A kinder, gentler process
Hot-tubbing is widely regarded as a process that is more collegial than a cross-examination because the two witnesses are working in tandem with the goal of assisting the tribunal in rendering its final decision. Rather than an attorney questioning them, the two witnesses answer questions from the arbitrator(s), which often results in a conversation, stating their points of view and asking each other to explain, clarify, and defend their positions.
The dynamic is like a debate. The queries in a witness conference are open-ended, providing room for expansion and greater clarity. The format enables each expert witness an opportunity to quickly identify a differing opinion and offer direct response to the arbitrators instead of conferring with counsel, who would then challenge a point, at a later time, during a cross-examination.
The exchange reduces the chance for expert wit- nesses to espouse extreme viewpoints, as they are in conversation with a professional peer who may be better equipped to challenge those views in a hot-tubbing session than through cross-examination taken by an attorney. Further, because the arbitrators are steering the narrative, an expert can quickly ascertain what themes the trier-of-fact is focused upon and give testimony accordingly. Experts must recognize where the tribunal needs assistance, which is the ultimate duty of the expert.

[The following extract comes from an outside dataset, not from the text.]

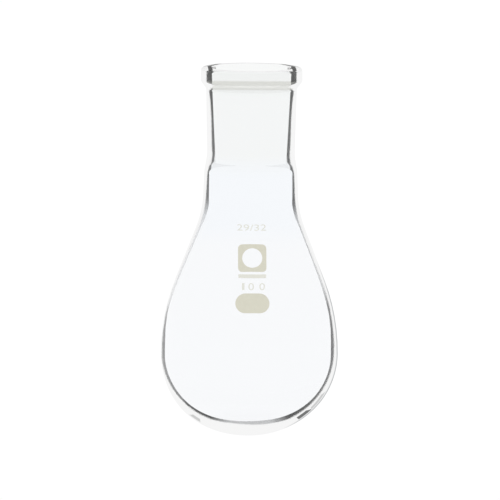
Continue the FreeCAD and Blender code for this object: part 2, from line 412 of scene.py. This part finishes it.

In fact, the Chartered Institute of Arbitrators practice guideline for the use of experts in international arbitration states: An expert’s duty, in giving evidence in the Arbitration, is to assist the Arbitral Tribunal to decide the issue or issues in respect of which expert evidence is adduced. In other words, an expert must assist the tribunal with the issues relevant to the testimony, particularly those topics that present the widest gaps between experts. Most experts in the international arbitration arena understand the duty to assist the tribunal, which is equally as important as providing independent and objective opinions.
More focused and efficient
By having both expert witnesses offer testimony at the same time, hot-tubbing allows the tribunal to hear both experts’ positions on issues concurrently. Rather than having each witness answer questions individually, both witnesses are asked the same questions once. And because they have already collaborated on a report identifying the key issues in the case and areas of agreement and disagreement, it narrows the focus to the most important points, particularly the areas of disagreement.
Hot-tubbing also keeps the issues fresh in the minds of the arbitrators. In a traditional hearing, the plaintiff’s expert witness might appear first, deliver testimony, and then days or weeks might pass before the defendant’s expert witness testifies. Witness conferencing places the most relevant issues at the forefront, with the arguments presented together from both parties.
Further, the conversation between the witnesses offers a more direct path to understanding complex issues. The immediate follow-up questions from the arbitrators speed up that process and provide more clarity.
Our experience has found that when the arbitrators have developed a sufficient understanding of the issues, they ask pertinent questions and follow-up questions which leads to an efficient and effective hot-tubbing session.
Hot-tubbing is an example of arbitrators gaining greater efficiencies in hearings. Expert witnesses and attorneys should strive to embrace these changes and better understand how, when implemented, they can better serve their clients and the courts.
 Chartered Institute of Arbitrators International Arbitration Practice Guideline, Party-appointed and Tribunal- appointed Experts, Appendix 1, Article 4 – Expert Opinions.
 The CIArb discusses an expert’s duty again in Appendix 1, Article 7, which states “[t]he expert’s testimony shall be given with the purpose of assisting the Arbitral Tribunal to narrow the issues between the experts and to understand and efficiently to use the expert evidence.”